(PROVIDED DATA)
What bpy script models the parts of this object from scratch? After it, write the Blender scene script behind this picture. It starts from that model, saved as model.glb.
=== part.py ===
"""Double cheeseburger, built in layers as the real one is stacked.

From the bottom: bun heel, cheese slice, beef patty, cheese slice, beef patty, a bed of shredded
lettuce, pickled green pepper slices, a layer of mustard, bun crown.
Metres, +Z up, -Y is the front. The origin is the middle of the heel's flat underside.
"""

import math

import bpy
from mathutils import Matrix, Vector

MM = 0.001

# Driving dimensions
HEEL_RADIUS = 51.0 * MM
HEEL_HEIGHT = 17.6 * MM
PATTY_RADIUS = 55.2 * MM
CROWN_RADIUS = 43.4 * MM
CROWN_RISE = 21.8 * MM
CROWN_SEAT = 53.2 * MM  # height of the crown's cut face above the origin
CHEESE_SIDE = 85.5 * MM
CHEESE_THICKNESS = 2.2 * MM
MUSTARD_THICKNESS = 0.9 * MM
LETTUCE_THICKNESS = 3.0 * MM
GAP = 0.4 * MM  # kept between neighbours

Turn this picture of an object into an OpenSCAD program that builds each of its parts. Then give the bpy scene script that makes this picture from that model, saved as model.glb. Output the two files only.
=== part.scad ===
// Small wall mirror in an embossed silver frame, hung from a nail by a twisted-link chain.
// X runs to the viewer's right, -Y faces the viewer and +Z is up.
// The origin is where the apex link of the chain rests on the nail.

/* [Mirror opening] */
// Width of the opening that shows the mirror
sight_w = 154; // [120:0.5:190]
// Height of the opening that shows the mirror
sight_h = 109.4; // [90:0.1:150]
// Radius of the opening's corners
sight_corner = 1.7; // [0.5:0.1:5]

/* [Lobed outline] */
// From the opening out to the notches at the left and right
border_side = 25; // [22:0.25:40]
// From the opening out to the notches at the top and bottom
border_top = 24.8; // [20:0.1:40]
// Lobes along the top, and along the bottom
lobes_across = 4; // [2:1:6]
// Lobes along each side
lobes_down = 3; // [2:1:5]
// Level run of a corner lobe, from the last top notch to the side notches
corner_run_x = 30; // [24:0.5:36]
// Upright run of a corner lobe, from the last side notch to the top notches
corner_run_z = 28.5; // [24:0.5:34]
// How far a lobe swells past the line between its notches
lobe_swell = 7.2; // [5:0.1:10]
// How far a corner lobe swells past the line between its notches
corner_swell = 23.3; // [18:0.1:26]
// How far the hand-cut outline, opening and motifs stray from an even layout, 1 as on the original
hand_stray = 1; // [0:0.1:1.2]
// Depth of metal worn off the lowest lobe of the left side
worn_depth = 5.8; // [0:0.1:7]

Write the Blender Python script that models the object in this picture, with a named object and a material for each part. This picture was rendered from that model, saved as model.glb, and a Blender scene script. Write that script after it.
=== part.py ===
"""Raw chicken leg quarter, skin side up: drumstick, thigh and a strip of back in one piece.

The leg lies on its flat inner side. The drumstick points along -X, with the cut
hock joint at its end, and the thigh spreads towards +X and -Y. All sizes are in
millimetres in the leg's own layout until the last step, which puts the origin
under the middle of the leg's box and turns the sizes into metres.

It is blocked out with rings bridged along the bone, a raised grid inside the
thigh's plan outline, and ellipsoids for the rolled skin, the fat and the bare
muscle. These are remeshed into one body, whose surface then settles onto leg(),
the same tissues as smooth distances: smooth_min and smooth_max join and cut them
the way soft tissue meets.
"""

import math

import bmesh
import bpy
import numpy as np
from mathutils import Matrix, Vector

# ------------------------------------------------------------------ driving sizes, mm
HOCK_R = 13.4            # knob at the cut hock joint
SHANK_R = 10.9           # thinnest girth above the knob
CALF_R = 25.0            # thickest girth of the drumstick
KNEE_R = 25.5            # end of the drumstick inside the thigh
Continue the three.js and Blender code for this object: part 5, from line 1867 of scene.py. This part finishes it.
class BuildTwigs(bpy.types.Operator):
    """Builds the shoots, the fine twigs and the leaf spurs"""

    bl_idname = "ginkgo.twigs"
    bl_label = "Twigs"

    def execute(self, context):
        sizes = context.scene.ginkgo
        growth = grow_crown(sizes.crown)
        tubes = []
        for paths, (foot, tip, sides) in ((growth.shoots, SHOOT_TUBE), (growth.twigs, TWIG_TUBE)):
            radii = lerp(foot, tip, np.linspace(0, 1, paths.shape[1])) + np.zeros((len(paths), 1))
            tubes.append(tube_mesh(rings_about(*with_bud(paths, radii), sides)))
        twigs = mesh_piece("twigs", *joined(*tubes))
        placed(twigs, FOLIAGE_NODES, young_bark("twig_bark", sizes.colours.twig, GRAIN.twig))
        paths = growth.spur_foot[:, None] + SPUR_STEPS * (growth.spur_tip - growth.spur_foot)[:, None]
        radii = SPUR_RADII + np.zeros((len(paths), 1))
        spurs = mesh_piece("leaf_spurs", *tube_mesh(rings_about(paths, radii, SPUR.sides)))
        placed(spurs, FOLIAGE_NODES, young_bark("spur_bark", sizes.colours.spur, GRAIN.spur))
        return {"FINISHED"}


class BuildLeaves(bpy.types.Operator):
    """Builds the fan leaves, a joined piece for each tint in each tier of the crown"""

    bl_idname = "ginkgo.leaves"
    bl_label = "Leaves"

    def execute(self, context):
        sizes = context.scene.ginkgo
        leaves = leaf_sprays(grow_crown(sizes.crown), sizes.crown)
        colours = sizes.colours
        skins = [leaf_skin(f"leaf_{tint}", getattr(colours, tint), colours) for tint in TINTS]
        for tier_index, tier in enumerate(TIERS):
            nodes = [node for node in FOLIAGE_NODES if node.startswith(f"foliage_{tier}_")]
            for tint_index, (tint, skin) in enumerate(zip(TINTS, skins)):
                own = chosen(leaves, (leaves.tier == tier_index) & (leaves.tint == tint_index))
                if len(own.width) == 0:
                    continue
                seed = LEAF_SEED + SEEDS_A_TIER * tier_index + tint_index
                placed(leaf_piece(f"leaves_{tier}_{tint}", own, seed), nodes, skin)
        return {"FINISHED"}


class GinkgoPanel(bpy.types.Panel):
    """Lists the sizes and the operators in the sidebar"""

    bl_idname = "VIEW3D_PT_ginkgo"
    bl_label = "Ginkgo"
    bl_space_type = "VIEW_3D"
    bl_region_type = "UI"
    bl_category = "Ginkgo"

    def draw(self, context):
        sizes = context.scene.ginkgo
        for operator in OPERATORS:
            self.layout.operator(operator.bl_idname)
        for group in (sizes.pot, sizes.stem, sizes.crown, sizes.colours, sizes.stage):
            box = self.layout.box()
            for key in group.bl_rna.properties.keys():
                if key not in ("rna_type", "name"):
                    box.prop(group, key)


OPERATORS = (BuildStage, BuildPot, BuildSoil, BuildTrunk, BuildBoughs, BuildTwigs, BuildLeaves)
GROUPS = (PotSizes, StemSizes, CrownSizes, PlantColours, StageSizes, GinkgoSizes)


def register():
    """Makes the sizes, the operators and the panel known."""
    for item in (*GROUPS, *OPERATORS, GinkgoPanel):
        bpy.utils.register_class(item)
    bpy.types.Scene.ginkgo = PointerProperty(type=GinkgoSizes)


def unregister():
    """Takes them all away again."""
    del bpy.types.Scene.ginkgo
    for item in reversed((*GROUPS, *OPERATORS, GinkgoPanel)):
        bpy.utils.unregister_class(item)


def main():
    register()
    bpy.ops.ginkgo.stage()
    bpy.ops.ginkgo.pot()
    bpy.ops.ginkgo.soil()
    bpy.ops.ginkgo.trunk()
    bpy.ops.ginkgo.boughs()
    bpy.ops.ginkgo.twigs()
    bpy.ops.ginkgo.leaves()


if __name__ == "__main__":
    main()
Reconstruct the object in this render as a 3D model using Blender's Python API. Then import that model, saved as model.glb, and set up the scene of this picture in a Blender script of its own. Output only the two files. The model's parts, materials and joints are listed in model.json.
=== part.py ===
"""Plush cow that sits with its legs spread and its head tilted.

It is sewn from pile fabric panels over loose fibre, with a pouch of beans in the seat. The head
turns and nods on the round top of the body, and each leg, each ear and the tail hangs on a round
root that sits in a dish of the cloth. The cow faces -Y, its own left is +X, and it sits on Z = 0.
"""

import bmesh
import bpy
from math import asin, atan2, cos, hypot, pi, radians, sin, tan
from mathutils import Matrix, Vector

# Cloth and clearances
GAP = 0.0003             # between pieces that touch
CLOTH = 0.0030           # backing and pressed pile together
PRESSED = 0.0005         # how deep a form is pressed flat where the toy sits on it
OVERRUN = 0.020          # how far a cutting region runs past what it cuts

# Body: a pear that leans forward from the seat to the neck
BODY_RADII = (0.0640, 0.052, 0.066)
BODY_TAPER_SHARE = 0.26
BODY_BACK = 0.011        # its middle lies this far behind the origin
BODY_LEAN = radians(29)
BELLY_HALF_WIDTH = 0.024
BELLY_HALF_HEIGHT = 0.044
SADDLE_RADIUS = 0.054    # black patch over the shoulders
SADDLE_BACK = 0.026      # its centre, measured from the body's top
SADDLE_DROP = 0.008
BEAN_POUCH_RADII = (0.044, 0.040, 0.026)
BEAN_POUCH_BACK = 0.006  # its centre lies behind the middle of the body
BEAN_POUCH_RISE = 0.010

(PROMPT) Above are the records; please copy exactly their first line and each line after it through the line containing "Turn this picture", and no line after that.

(THE COMPLETED TASK)
What bpy script models the parts of this object from scratch? After it, write the Blender scene script behind this picture. It starts from that model, saved as model.glb.
=== part.py ===
"""Double cheeseburger, built in layers as the real one is stacked.

From the bottom: bun heel, cheese slice, beef patty, cheese slice, beef patty, a bed of shredded
lettuce, pickled green pepper slices, a layer of mustard, bun crown.
Metres, +Z up, -Y is the front. The origin is the middle of the heel's flat underside.
"""

import math

import bpy
from mathutils import Matrix, Vector

MM = 0.001

# Driving dimensions
HEEL_RADIUS = 51.0 * MM
HEEL_HEIGHT = 17.6 * MM
PATTY_RADIUS = 55.2 * MM
CROWN_RADIUS = 43.4 * MM
CROWN_RISE = 21.8 * MM
CROWN_SEAT = 53.2 * MM  # height of the crown's cut face above the origin
CHEESE_SIDE = 85.5 * MM
CHEESE_THICKNESS = 2.2 * MM
MUSTARD_THICKNESS = 0.9 * MM
LETTUCE_THICKNESS = 3.0 * MM
GAP = 0.4 * MM  # kept between neighbours

Turn this picture of an object into an OpenSCAD program that builds each of its parts. Then give the bpy scene script that makes this picture from that model, saved as model.glb. Output the two files only.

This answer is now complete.